All in all: the project did not look favorable to the cost-beleaguered MBTA, Pollack told the officials. She advised them to drop the cause for now and revisit in a year or two, armed with a more compelling case, Holmes said. In particular, Pollack told him that getting DMUs in part depends on proving a high-level of demand.

She did not express interest in exploring other methods for increasing ride frequency, Holmes added.

Which comes first: The ride or the riders?

A chicken-or-egg debate continues to wage over the Fairmount Line.

According to Holmes, Mares and Bush-Miles, the MBTA has repeatedly questioned why they should invest heavily in a rail line that few people ride. Meanwhile, activists say that few people are able or willing to use a line that lacks so many needed improvements.

Pollack argued that the number of current riders could fit onto one bus, Holmes said.

“[Pollack] was clear to us what we need to do is get ridership up on the line,” he said.

The infrequency of the Fairmount service prevents higher levels of usage and makes it difficult to sync its schedule with other transit lines, also discouraging ridership, Mares said.

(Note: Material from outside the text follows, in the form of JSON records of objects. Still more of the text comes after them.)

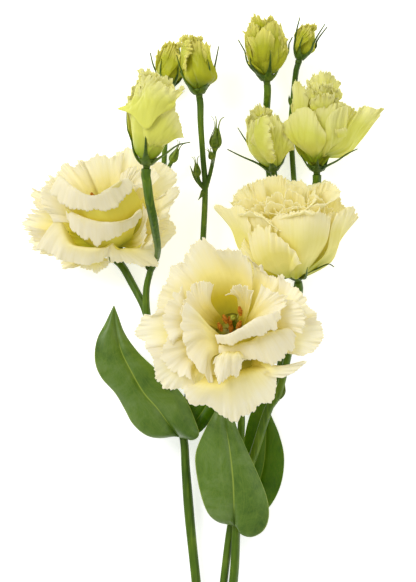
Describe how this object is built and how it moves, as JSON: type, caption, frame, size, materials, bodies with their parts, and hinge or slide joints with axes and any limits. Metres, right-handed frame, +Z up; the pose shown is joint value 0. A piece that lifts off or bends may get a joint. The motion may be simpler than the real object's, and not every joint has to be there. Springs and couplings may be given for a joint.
{
  "type": "lisianthus flower spray",
  "caption": "Cut branched lisianthus stem lying down, with open ruffled cream blooms, closed green-cream buds and grey-green leaves.",
  "frame": {"origin": "middle of the spray's breadth and length, on the surface that it lies on", "axes": "+Y along the stem from the cut end to the buds, +Z up from the surface, +X to the right of the spray seen from above"},
  "size_m": [0.1456, 0.3153, 0.0716],
  "materials": {
    "cream_petal": "soft, slightly translucent petals, deeper yellow in the throat",
    "green_petal": "soft yellow-green petals",
    "bud_petal": "soft lime green to cream bud petals",
    "green_calyx": "smooth fresh green sepals",
    "green_stem": "smooth satin green stem",
    "green_leaf": "waxy grey-green leaf with a pale midrib",
    "orange_anther": "dusty orange-brown anthers",
    "green_pistil": "smooth green ovary and stigma"
  },
  "bodies": {
    "root": {"stem": "green_stem", "leaf_left": "green_leaf", "leaf_centre": "green_leaf", "leaf_left_back": "green_leaf", "leaf_right_back": "green_leaf", "centre_petals": "cream_petal", "centre_calyx": "green_calyx", "left_petals": "cream_petal", "left_calyx": "green_calyx", "right_petals": "green_petal", "right_calyx": "green_calyx", "centre_stamens": "orange_anther", "centre_pistil": "green_pistil", "left_stamens": "orange_anther", "left_pistil": "green_pistil", "bud_front_petals": "bud_petal", "bud_front_calyx": "green_calyx", "bud_middle_petals": "bud_petal", "bud_middle_calyx": "green_calyx", "bud_back_petals": "bud_petal", "bud_back_calyx": "green_calyx", "bud_top_petals": "bud_petal", "bud_top_calyx": "green_calyx", "bud_tip_petals": "bud_petal", "bud_tip_calyx": "green_calyx", "bud_low_petals": "bud_petal", "bud_low_calyx": "green_calyx", "bud_open_petals": "bud_petal", "bud_open_calyx": "green_calyx", "side_bud_1": "green_calyx", "side_bud_2": "green_calyx", "side_bud_3": "green_calyx", "side_bud_4": "green_calyx"}
  },
  "joints": []
}
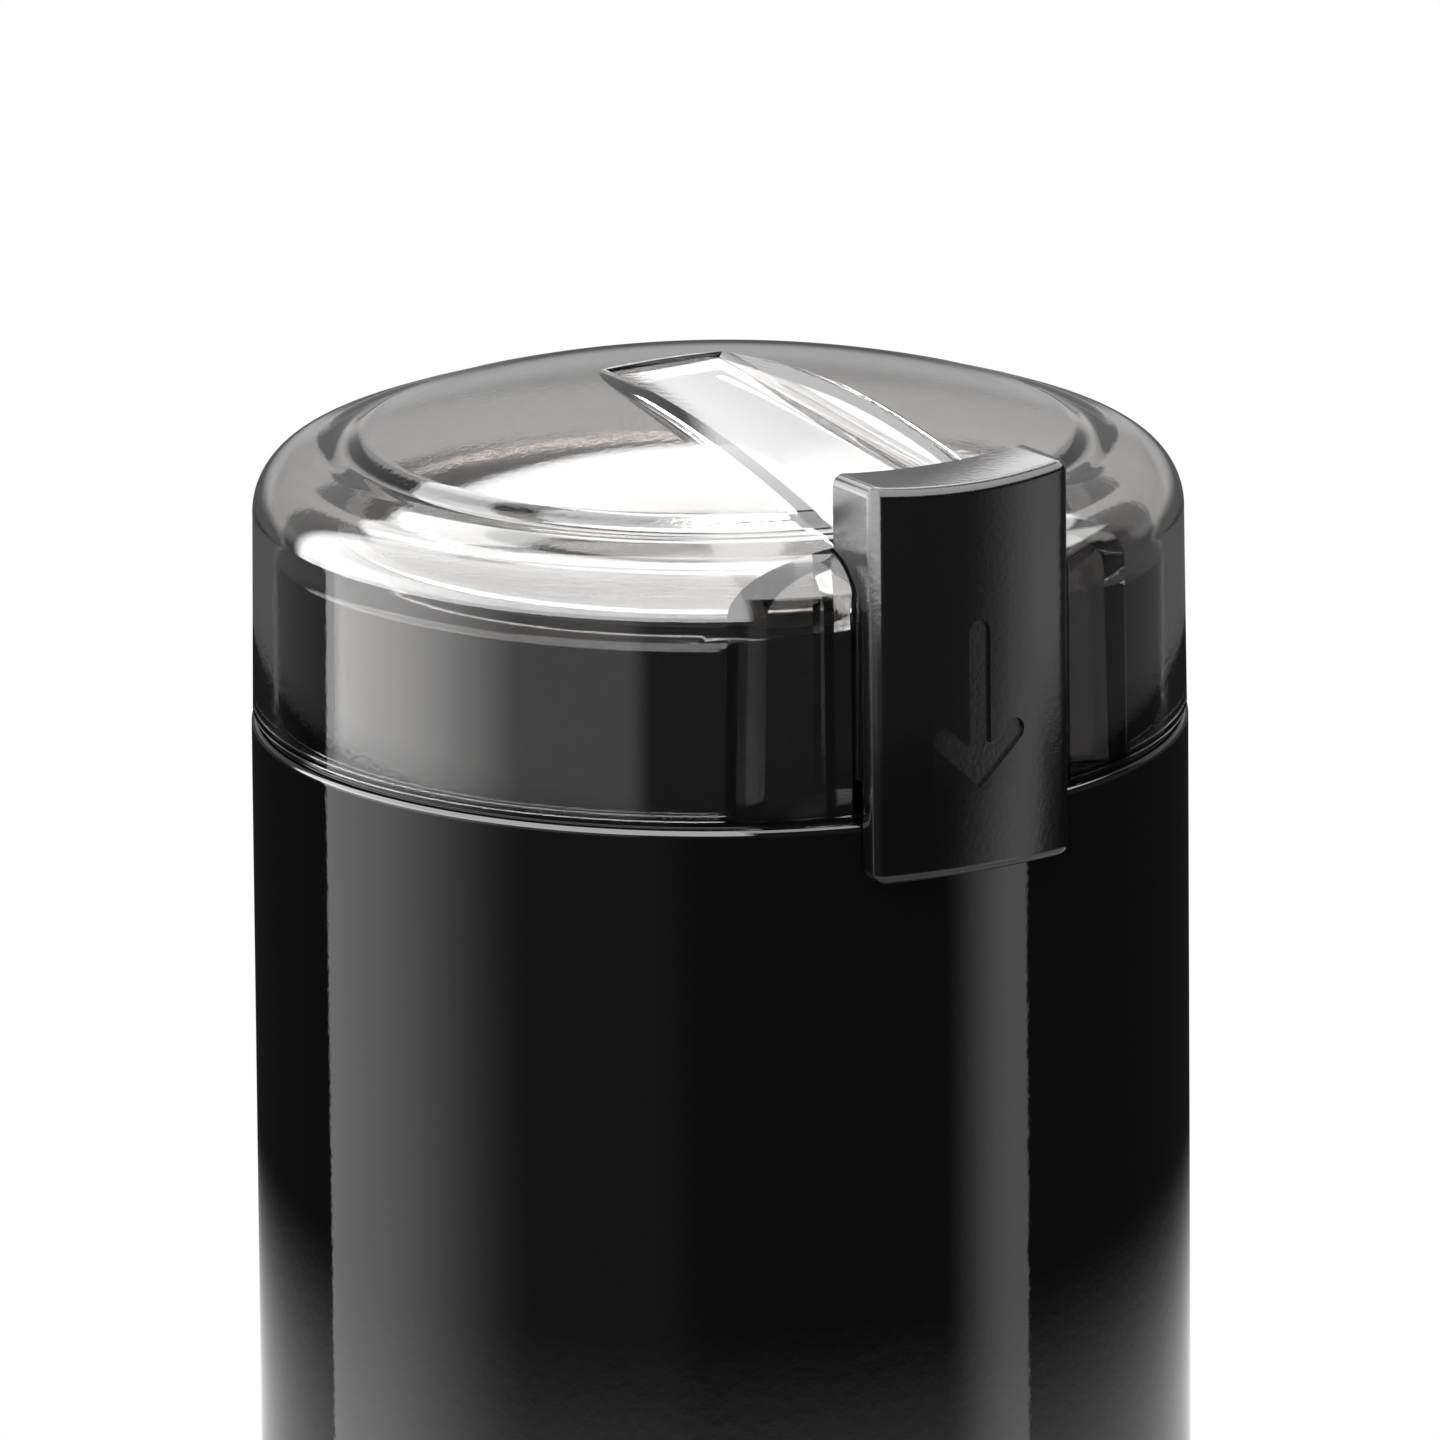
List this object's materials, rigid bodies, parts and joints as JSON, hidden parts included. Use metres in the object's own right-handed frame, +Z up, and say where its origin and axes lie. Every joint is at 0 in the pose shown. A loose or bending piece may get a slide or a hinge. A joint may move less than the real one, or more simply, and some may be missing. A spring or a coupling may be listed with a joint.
{
  "type": "electric spice grinder",
  "caption": "Round gloss-black spice grinder with a smoked clear lid, a steel bowl with a spinning blade, and a tall push button in the front of the lid.",
  "frame": {"origin": "on the motor's axis, on the surface that the rubber feet stand on", "axes": "+Z up along the motor's axis, -Y towards the push button, +X to the right of someone facing the button"},
  "size_m": [0.0882, 0.093, 0.1657],
  "materials": {
    "gloss_black": "gloss",
    "satin_black": "satin gloss",
    "smoked_clear": "clear gloss, smoked warm grey",
    "black_plastic": "matte",
    "grey_plastic": "matte",
    "bakelite": "satin",
    "blue_film": "gloss",
    "stainless": "brushed",
    "steel": "satin",
    "iron_sheet": "laminated",
    "copper": "enamelled wire",
    "bronze": "sintered",
    "carbon": "matte",
    "rubber": "matte"
  },
  "bodies": {
    "housing": {"body_shell": "gloss_black", "bowl_carrier": "gloss_black", "base_ring": "gloss_black", "base_cover": "black_plastic", "base_screws": "steel", "rubber_feet": "rubber", "cord_gland": "rubber", "grinding_bowl": "stainless", "bowl_gasket": "rubber", "shaft_seal": "rubber", "motor_mount_plate": "grey_plastic", "mount_screws": "steel", "motor_bushes": "rubber", "bush_screws": "steel", "stator_core": "iron_sheet", "field_coils": "copper", "upper_bearing_bracket": "steel", "lower_bearing_bracket": "bakelite", "upper_bearing": "bronze", "lower_bearing": "bronze", "motor_bolts": "steel", "brush_holders": "bronze", "carbon_brushes": "carbon", "brush_springs": "steel", "switch_bracket": "steel", "microswitch": "bakelite", "switch_terminals": "bronze", "switch_screws": "steel", "plunger_spring": "steel", "terminal_block": "grey_plastic", "suppression_capacitor": "blue_film"},
    "rotor": {"rotor_shaft": "steel", "armature_core": "iron_sheet", "armature_winding": "copper", "commutator": "copper", "cooling_fan": "grey_plastic", "grinding_blade": "stainless", "blade_nut": "stainless"},
    "lid": {"lid_shell": "smoked_clear", "button_guide": "smoked_clear", "button_springs": "steel"},
    "button": {"push_button": "satin_black"},
    "plunger": {"switch_plunger": "grey_plastic"}
  },
  "joints": [
    {"name": "lid_lift", "type": "slide", "parent": "housing", "child": "lid", "axis": [0, 0, 1], "range_m": [0, 0.06]},
    {"name": "button_press", "type": "slide", "parent": "lid", "child": "button", "axis": [0, 0, -1], "range_m": [0, 0.003], "stiffness_N_per_m": 1500, "springref_m": -0.002, "deforming": ["button_springs"]},
    {"name": "plunger_press", "type": "slide", "parent": "housing", "child": "plunger", "axis": [0, 0, -1], "range_m": [0, 0.003], "stiffness_N_per_m": 300, "springref_m": -0.002, "deforming": ["plunger_spring"]},
    {"name": "rotor_spin", "type": "hinge", "parent": "housing", "child": "rotor", "pos_m": [0, 0, 0], "axis": [0, 0, 1], "continuous": true}
  ],
  "couplings": [
    {"joint": "plunger_press", "follows": "button_press", "ratio": 1}
  ]
}
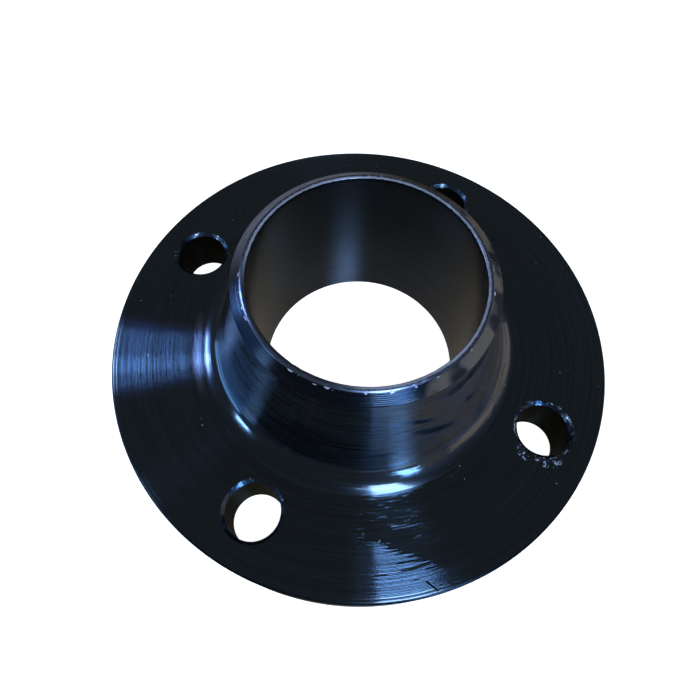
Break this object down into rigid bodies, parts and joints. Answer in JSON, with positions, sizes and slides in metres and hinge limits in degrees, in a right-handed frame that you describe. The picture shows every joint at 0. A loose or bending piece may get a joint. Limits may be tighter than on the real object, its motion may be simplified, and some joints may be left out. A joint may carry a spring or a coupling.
{
  "type": "weld neck flange",
  "caption": "Round raised-face steel pipe flange with bolt holes, a tapered hub and a bevelled neck for butt welding to a pipe.",
  "frame": {"origin": "Centre of the gasket face, on the pipe axis, at the lowest plane of the part.", "axes": "+Z along the pipe axis from the gasket face to the weld end; the bolt holes straddle the X and Y axes."},
  "size_m": [0.1906, 0.1906, 0.0698],
  "materials": {
    "blackened_steel": "Turned carbon steel under a thin glossy black protective coating; lathe lines show through it, and edges are worn to bare steel."
  },
  "bodies": {
    "root": {"flange_forging": "blackened_steel"}
  },
  "joints": []
}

Bush-Miles added that ongoing construction of new stations, bridges and switching infrastructure during 2008-2013 further depressed ridership numbers.

Up ahead

Holmes said while he still hopes to find a way to achieve high-frequency rides with minimal need for customizations, this issue will be left for a future battle.

For the moment, his priorities are on two other transit needs: ensuring the construction of Fairmount Line’s Blue Hill Avenue station at Mattapan Square and acquiring needed traffic lights at two intersections. So far, there are no plans to stop the creation of the fourth planned station for the Fairmount Line, but, Holmes cautioned, in this time of scarce MBTA funding, no project is guaranteed.

“All funding is in question,” he said. “I don’t think there’s anything that’s not really at risk.”